Honestly… I think no one escapes this.
Accepting a client who is a bad fit, bending rules on conditions that are barely or not at all sustainable, rushing launches without enough validation just out of a need to generate revenue… An endless loop of decisions made under pressure that end up costing a fortune.
That "rite of passage" we all go through is a trial by fire to assess the quality of those of us who lead teams and projects. Because most of the time, we don't get to choose from a comfortable place.
After Women, the charity festival I organized in Havana that highlights the role of women in culture, I realized the sheer number of decisions I’ve made in just a few days. And I also realized, given how well it went and how much praise we received, that I constantly sabotaged myself by being harder on myself than those who actually enjoyed it.
Events are a "hard drug." You only get one shot. They are either memorable, or they are a complete mess.
In companies, we have more opportunities to make mistakes, but also to get used to them. Be careful not to build the bad habit of making decisions based on the weight of pressure.
You know what? Feeling calm is key. Calm is fundamental in adverse situations, not only because of what you project to your team, but also because of what you create within yourself.
No matter how important a decision seems, it usually isn't that important.
Either it has a solution, or it doesn't.
Whichever path it is, you must act by visualizing your multiple options.
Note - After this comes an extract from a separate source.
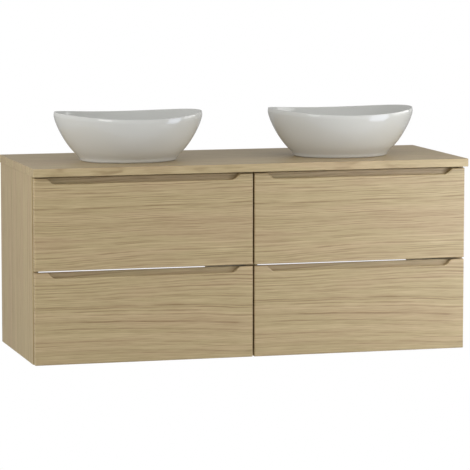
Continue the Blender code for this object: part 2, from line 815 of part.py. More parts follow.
# ---------------------------------------------------------------- assembly
def main():
    """Build every piece of the vanity."""
    clear_scene()
    group = new_collection(COLLECTION)
    cutters = new_collection(CUTTERS)
    finishes = make_finishes()
    make_worktop(group, cutters, finishes)
    for side, centre in CABINET_CENTRES.items():
        make_basin("basin_" + side, centre, group, finishes)
        make_waste(side, centre, group, finishes)
        make_trap(side, centre, group, cutters, finishes)
        make_carcass(side, centre, group, cutters, finishes)
        for level in DRAWER_BASE_Z:
            make_drawer(level, side, centre, group, cutters, finishes)
            for hand in ("left", "right"):
                make_fixed_runner(side, level, hand, centre, group, finishes)


main()
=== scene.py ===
"""The looks of a wall-hung double vanity: oak cabinets and worktop, two oval ceramic basins.

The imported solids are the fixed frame. The basins, drawer fronts, wastes, plugs, nuts, traps and
outlet pipes are rebuilt here as finer meshes in the same places; the boards, rails, runners and
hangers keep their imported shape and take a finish. Everything is in metres, X along the width,
Y towards the wall, Z up.
"""
import logging
import math
from collections.abc import Callable, Sequence
from dataclasses import dataclass, field
from enum import Enum

import bmesh
import bpy
from mathutils import Matrix, Vector


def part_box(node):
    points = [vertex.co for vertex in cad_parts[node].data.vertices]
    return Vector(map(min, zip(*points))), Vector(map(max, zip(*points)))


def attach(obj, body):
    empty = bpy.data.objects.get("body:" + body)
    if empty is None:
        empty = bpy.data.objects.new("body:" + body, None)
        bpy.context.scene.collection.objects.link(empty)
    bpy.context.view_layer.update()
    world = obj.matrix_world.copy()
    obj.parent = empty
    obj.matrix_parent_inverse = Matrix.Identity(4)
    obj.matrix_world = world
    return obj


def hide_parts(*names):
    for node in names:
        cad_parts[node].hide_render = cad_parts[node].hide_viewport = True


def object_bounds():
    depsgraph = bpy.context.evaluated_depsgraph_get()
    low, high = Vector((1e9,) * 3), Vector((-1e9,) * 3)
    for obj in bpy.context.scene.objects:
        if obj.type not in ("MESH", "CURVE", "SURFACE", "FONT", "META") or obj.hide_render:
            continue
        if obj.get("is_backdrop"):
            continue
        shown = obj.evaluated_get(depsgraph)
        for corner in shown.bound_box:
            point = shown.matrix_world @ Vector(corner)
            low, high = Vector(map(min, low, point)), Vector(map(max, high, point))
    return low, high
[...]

And do so by thinking "in the medium-to-long term" in order to act decisively in the short term.
My recommendation for managing pressure is to design filters and stick to them. Here are mine:
Before making a decision under pressure, apply the "Tunnel of Truths":
✓ Am I trying to alleviate or to build?
✓ Will the decision I am making right now still make sense a year from now?
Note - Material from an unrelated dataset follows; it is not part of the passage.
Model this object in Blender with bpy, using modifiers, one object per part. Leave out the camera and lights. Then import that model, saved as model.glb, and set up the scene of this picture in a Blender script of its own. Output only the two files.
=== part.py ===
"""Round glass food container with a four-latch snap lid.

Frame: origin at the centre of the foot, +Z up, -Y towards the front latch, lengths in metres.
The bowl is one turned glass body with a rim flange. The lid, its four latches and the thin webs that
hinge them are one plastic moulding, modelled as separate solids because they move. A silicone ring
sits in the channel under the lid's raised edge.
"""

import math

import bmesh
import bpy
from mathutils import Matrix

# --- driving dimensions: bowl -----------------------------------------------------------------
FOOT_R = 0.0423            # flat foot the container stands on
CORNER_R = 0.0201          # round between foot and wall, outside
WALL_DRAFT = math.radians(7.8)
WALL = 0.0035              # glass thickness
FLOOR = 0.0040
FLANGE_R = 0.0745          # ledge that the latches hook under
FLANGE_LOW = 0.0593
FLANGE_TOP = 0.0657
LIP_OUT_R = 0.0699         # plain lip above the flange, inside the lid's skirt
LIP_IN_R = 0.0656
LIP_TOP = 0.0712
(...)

✓ Am I reacting or analyzing?
If the answers make you uncomfortable, you might have a problem. But don't worry—having detected it now, you are definitely in time to visualize the different options to solve it.
Judgment doesn't eliminate pressure, but it organizes it
And organizing pressure is pure magic, because you stop being a reactive person and become a strategic one. You go from having to wing it, to setting the pressure points of your business.
And when you plan for pressure in some way and give it meaning, you stop working under pressure and start working under passion. In other words, you stop focusing so much on "what I must do" to understand "why I choose to do it now."
And that pressure—the pressure of doing things with passion—is the best kind you and your team can possibly have.